Sheriff looks for ways to beat crime: Furlong asks community to take proactive part |

Sheriff looks for ways to beat crime: Furlong asks community to take proactive part

F.T. Norton
BRAD HORN/Nevada Appeal

By using overtime and grant money, Sheriff Ken Furlong intends to head off a 15 percent increase in crime that internal department statistics indicate comes with warmer weather.

Furlong, whose penchant for statistics has him charting activity throughout the department, pointed out last week that Carson City sees a double-digit increase in calls for service in the summertime.

“In an effort to curb the traditional increase in crime, accidents and injuries during the summer months, the Sheriff’s Office is announcing an initiative titled, ‘101 Days of Summer Safety,'” said Furlong.

From June 1 through the week of Sept. 9, there will be an increase in the number of patrol deputies on the streets, said Furlong.

“Summer months bring out large groups and families enjoying the warm weather and summer activities,” he said. “In 2010 that increase in festivities also resulted in 15 percent more calls for the police than the normal monthly average all year long.”

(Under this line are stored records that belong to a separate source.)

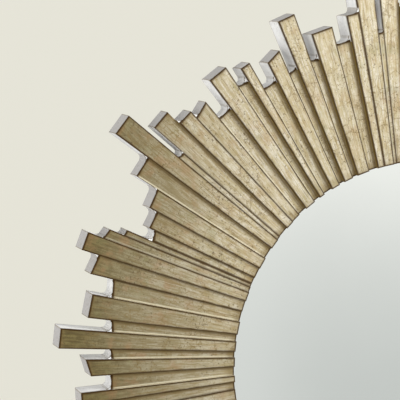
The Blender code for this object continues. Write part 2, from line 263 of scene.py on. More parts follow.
class Graph:
    """Builds one node tree from short calls."""

    def __init__(self, tree: NodeTree, effects: "Effects | None" = None) -> None:
        """Start on a tree, with the node groups that a finish shares."""
        self.tree = tree
        self.effects = effects

    @cached_property
    def place(self) -> Socket:
        """The object coordinates."""
        return self.node("ShaderNodeTexCoord").outputs["Object"]

    def specks(self, amount: float) -> Socket:
        """Return a mask of scattered specks."""
        entries = {"Place": self.place, "Amount": amount}
        return self.node("ShaderNodeGroup", entries, node_tree=self.effects.specks).outputs[0]

    def grain(self, vector: Socket, scale: Triple) -> tuple[Socket, Socket]:
        """Return the fine streaks and the broad mottle of a stretched grain."""
        entries = {"Place": self.stretched(vector, scale)}
        return tuple(self.node("ShaderNodeGroup", entries, node_tree=self.effects.grain).outputs)

    def put(self, target: Socket, value: object) -> None:
        """Link a socket into an input, or set the input to a plain value."""
        if isinstance(value, Socket):
            self.tree.links.new(value, target)
        else:
            target.default_value = value

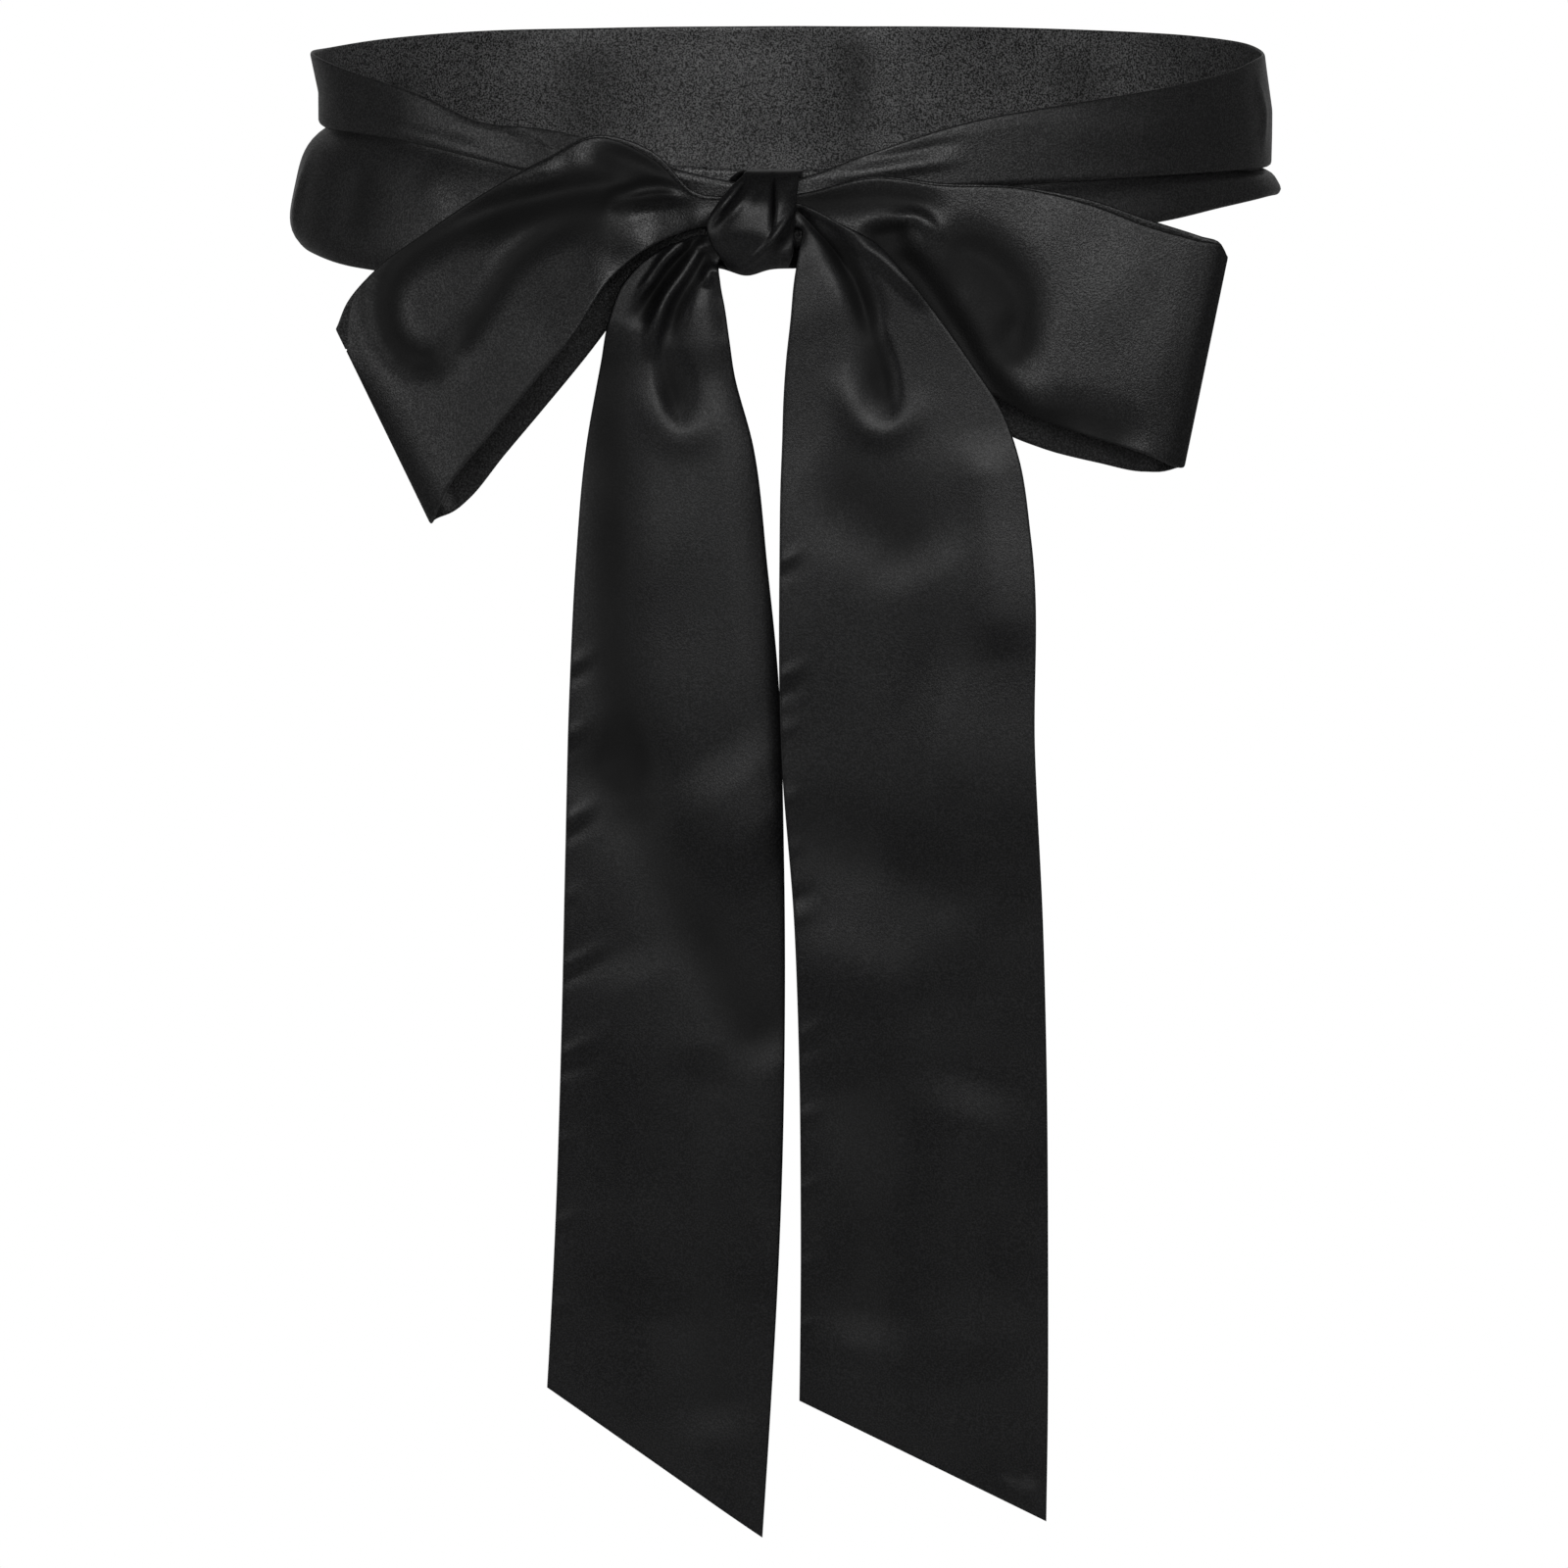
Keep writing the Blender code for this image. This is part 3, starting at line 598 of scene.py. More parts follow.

Furlong said he’s tasked each division with finding problem areas and increasing patrols there.

More officers will be visible in problem areas, such as at Chimney Beach (part of Carson City) along Highway 28 in the Spooner Summit area where a number of vehicles are burglarized each summer, or in the downtown corridor of the city when the bars are closing and young adults are finding themselves in various forms of trouble.

But in addition to increased visible patrols, undercover officers in unmarked cars will be on the roads as well.

Chief Deputy Ray Saylo pointed out that the unmarked units and officers will be focusing solely on property crimes, burglaries and graffiti and will not be out looking for traffic offenders.

Furlong said the initiative came about as a result of a recent city study in which a majority of Carson City residents said they “always” feel safe.

“Those people who feel they are always safe often fall victim to crime,” he said.

He said while he’s glad people feel safe, that comfort can translate into unlocked homes and cars, or a hesitation by people to call police when something seems off.

So in addition to an increase in officer patrols, he’s asking the community to step up with there own efforts by locking up property, securing homes and vehicles, and calling non-emergency dispatch at 887-2011 when something seems suspicious.

“Already in 2011, the Carson community has felt tremendous declines in overall crime reports. In February of this year reported incidents fell to their lowest in eight years,” he said, but, “… we can do better. Now is the time increase our efforts and set the tone for a great year.”